- _Task directions_:
Give the entries again, word for word.

- _Source data_:
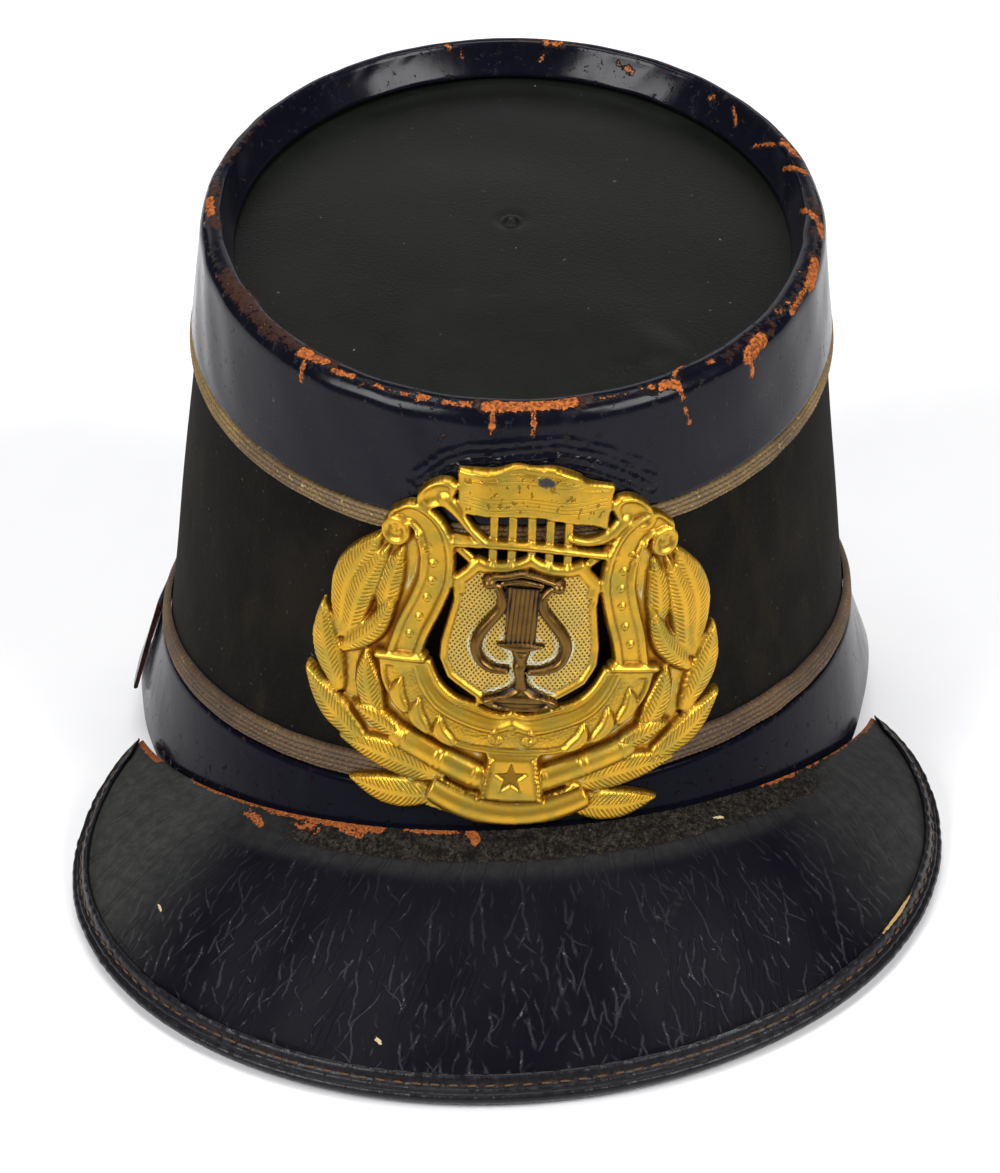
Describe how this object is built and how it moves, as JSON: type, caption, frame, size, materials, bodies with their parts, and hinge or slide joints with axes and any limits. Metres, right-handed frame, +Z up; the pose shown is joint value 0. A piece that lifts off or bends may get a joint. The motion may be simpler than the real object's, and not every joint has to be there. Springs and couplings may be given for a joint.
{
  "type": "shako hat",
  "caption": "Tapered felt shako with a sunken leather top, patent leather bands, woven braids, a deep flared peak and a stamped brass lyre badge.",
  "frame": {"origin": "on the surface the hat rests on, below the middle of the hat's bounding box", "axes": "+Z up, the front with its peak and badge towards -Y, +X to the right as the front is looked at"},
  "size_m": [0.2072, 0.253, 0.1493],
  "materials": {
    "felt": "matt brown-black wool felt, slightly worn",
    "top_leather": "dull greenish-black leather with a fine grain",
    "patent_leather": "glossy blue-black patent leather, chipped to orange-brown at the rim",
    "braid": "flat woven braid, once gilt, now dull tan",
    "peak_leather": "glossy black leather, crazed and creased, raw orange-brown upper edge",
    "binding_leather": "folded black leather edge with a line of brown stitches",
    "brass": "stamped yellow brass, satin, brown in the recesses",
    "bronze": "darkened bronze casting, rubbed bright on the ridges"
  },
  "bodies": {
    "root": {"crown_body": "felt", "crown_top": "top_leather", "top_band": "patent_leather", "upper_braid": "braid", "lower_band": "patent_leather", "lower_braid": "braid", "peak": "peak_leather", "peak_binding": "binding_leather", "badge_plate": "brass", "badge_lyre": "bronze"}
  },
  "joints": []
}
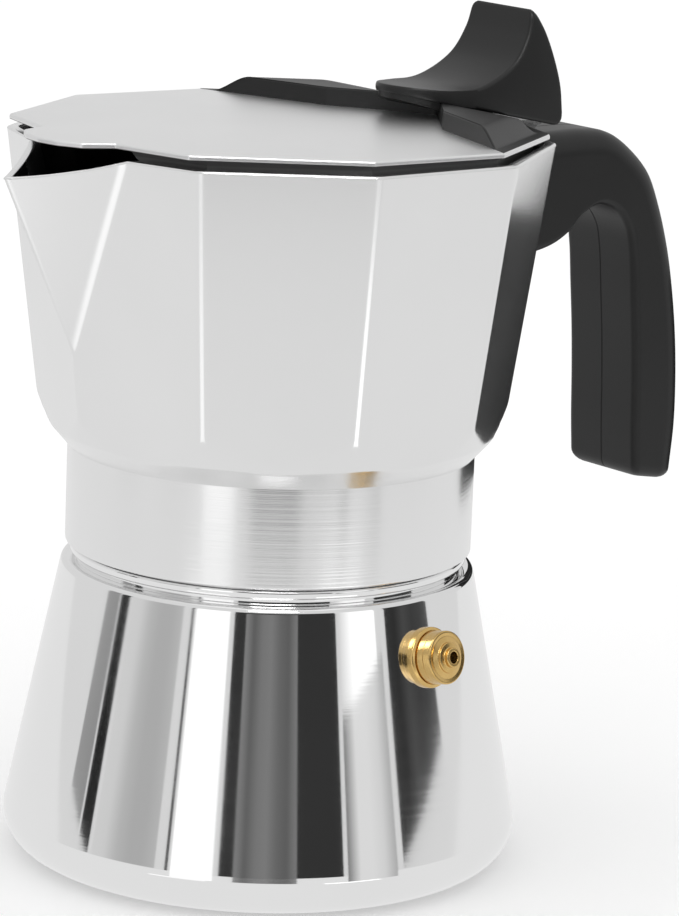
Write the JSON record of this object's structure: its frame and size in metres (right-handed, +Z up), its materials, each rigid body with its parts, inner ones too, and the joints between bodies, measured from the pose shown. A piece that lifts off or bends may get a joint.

- _Answer to this problem_:
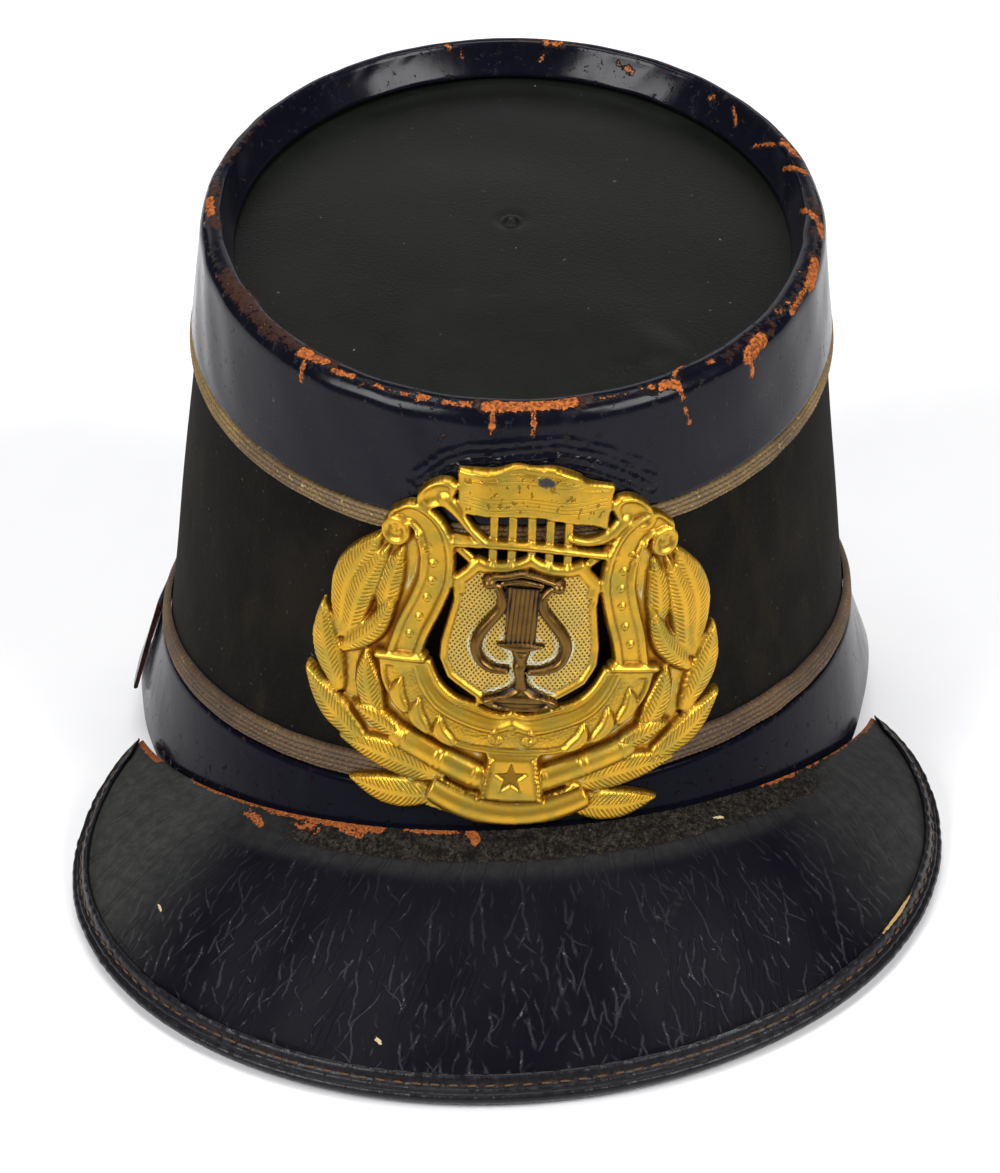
Describe how this object is built and how it moves, as JSON: type, caption, frame, size, materials, bodies with their parts, and hinge or slide joints with axes and any limits. Metres, right-handed frame, +Z up; the pose shown is joint value 0. A piece that lifts off or bends may get a joint. The motion may be simpler than the real object's, and not every joint has to be there. Springs and couplings may be given for a joint.
{
  "type": "shako hat",
  "caption": "Tapered felt shako with a sunken leather top, patent leather bands, woven braids, a deep flared peak and a stamped brass lyre badge.",
  "frame": {"origin": "on the surface the hat rests on, below the middle of the hat's bounding box", "axes": "+Z up, the front with its peak and badge towards -Y, +X to the right as the front is looked at"},
  "size_m": [0.2072, 0.253, 0.1493],
  "materials": {
    "felt": "matt brown-black wool felt, slightly worn",
    "top_leather": "dull greenish-black leather with a fine grain",
    "patent_leather": "glossy blue-black patent leather, chipped to orange-brown at the rim",
    "braid": "flat woven braid, once gilt, now dull tan",
    "peak_leather": "glossy black leather, crazed and creased, raw orange-brown upper edge",
    "binding_leather": "folded black leather edge with a line of brown stitches",
    "brass": "stamped yellow brass, satin, brown in the recesses",
    "bronze": "darkened bronze casting, rubbed bright on the ridges"
  },
  "bodies": {
    "root": {"crown_body": "felt", "crown_top": "top_leather", "top_band": "patent_leather", "upper_braid": "braid", "lower_band": "patent_leather", "lower_braid": "braid", "peak": "peak_leather", "peak_binding": "binding_leather", "badge_plate": "brass", "badge_lyre": "bronze"}
  },
  "joints": []
}
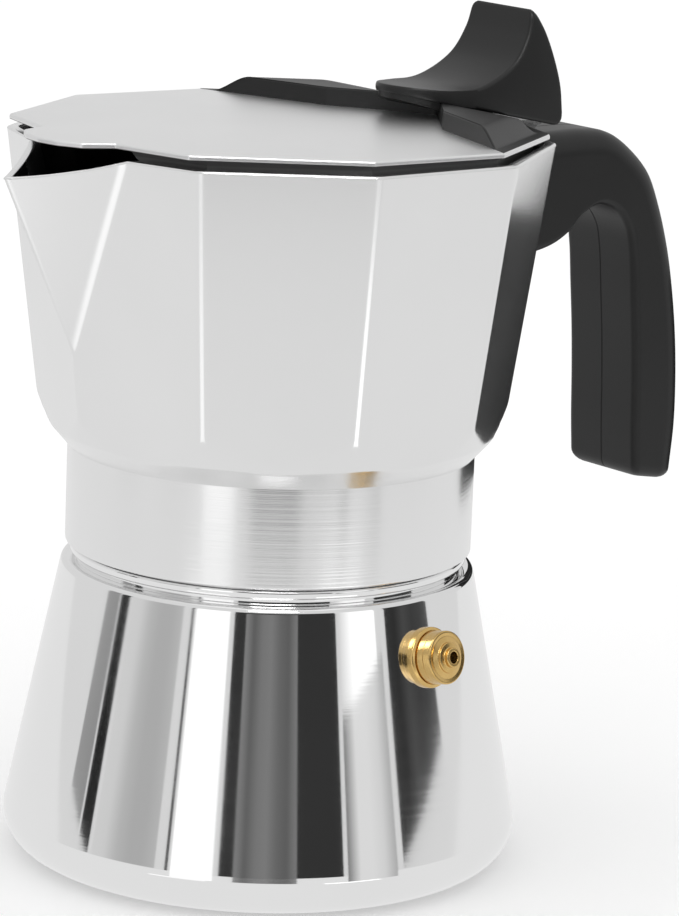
Write the JSON record of this object's structure: its frame and size in metres (right-handed, +Z up), its materials, each rigid body with its parts, inner ones too, and the joints between bodies, measured from the pose shown. A piece that lifts off or bends may get a joint.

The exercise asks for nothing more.